Since 2005, there have been a number of changes to the exam that have impacted NY bar examinees:

• In 2005, the passing score was increased from 660 to 665.

• In 2007, NYBOLE stopped releasing raw MBE scores to failing examinees (knowing these scores could give some examinees a more effective study strategy)

• In 2010, NYBOLE stopped accepting the transfer of MBE scores earned from a prior administration of the MBE in another jurisdiction. This was done despite NCBE's position that "[s]ince the MBE scaled score is a standard score, it can be transferred to another jurisdiction for use in a later examination."

• In 2011, NYBOLE raised the examination/credential review fee for foreign attorneys from $400 to $750.

• In 2011, NYBOLE implemented a new policy where any applicant who has withdrawn from or failed to appear for any two examinations must apply to the Board for permission to re-apply before applying for a subsequent examination.

• In 2012, NYBOLE announced a new 50 hour pro bono service requirement for passing examinees effective in 2015.

• In February 2014, NCBE and NYBOLE stopped releasing MBE subscores on the Score Sheets. This means examinees no longer know how they did on MBE Constitutional Law, Contracts, Criminal Law/Procedure etc. NCBE’s March 2014 NCBE Bar Examiner Testing Column discusses why NCBE no longer provides this information to jurisdictions. According to NCBE, the reasons for the change were to conform to standard test practice and to reduce confusion. On the contrary, the sub-score information was incredibly useful in assessing an examinee’s weaknesses. Put simply, the more information an examinee has about his performance, the more effectively he can analyze it.

• In 2015, the subject of Civil Procedure was added to the MBE. The subjects of UCC Article 3 Negotiable Instruments and Federal Jurisdiction were removed from the essays/NYMC and the subject of Administrative Law was added.

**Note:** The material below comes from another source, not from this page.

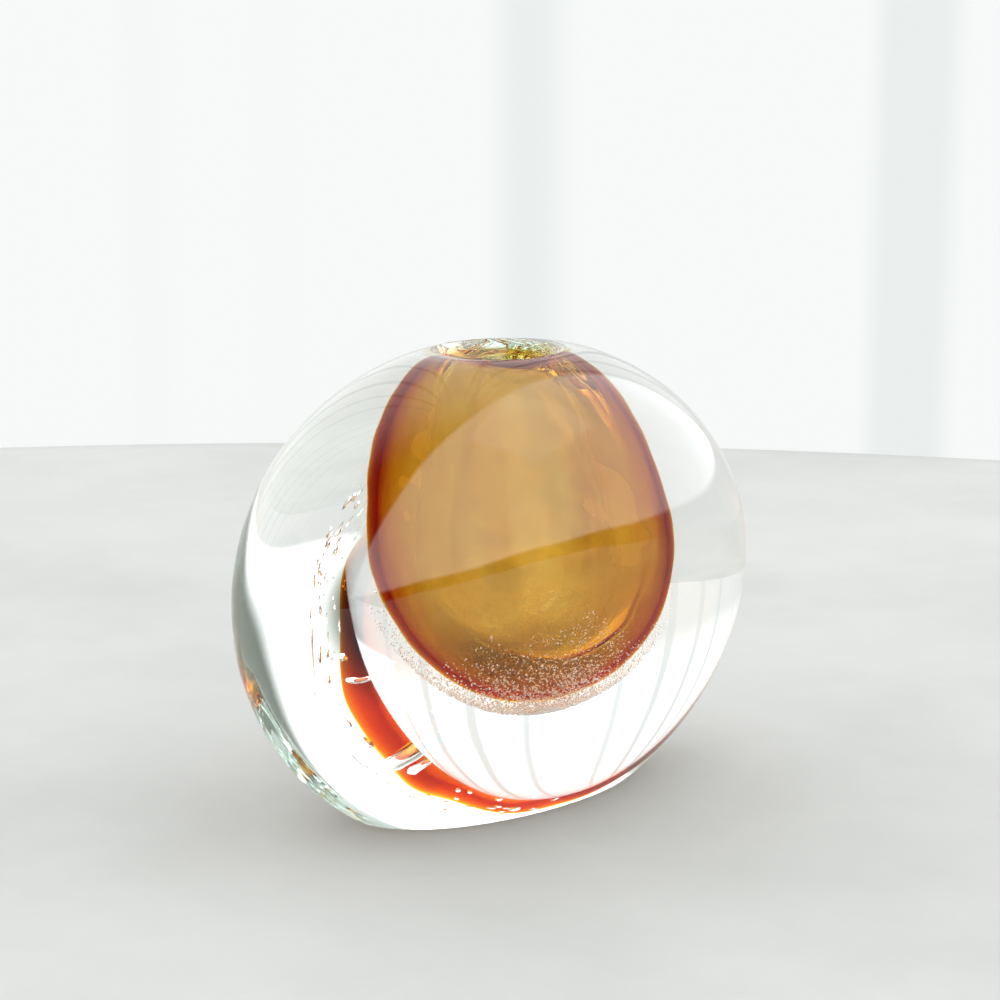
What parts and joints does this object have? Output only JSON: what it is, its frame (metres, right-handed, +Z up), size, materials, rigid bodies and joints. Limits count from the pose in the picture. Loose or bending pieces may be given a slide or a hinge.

• In 2016, NYBOLE will switch to the UBE exam.


Synopsis/Disclaimer

This web site, forum, and downloads from this site are merely opinion, advice or suggestions. By no means should you rely solely on these assertions or advice. In other words, use your judgment and common sense. This information is intended to supplement your studying. The information contained on this site is by no means a replacement for common sense, studying and hard work.  No representation is made that any answer is correct or identifies or correctly responds to all of the issues raised by the corresponding question. The analysis is deemed accurate and reliable, but no warranties are being made. In addition, keep in mind that past performance is not indicative of future results. This information on this site is for your personal and educational use. Because this site is intended for personal and educational use, do not disseminate, transmit, or duplicate any of the information contained on this site.

Keep in mind that studying for a bar exam is a marathon, not a sprint. Accordingly, maintaining your stamina and motivation is very important. As you study, don't neglect your state of mind. Breaks are very important (about 10 minutes every hour) - put the time in but do not burn yourself out. I have seen examinees with scores as low as 530 pass on their next attempt, so nothing is impossible.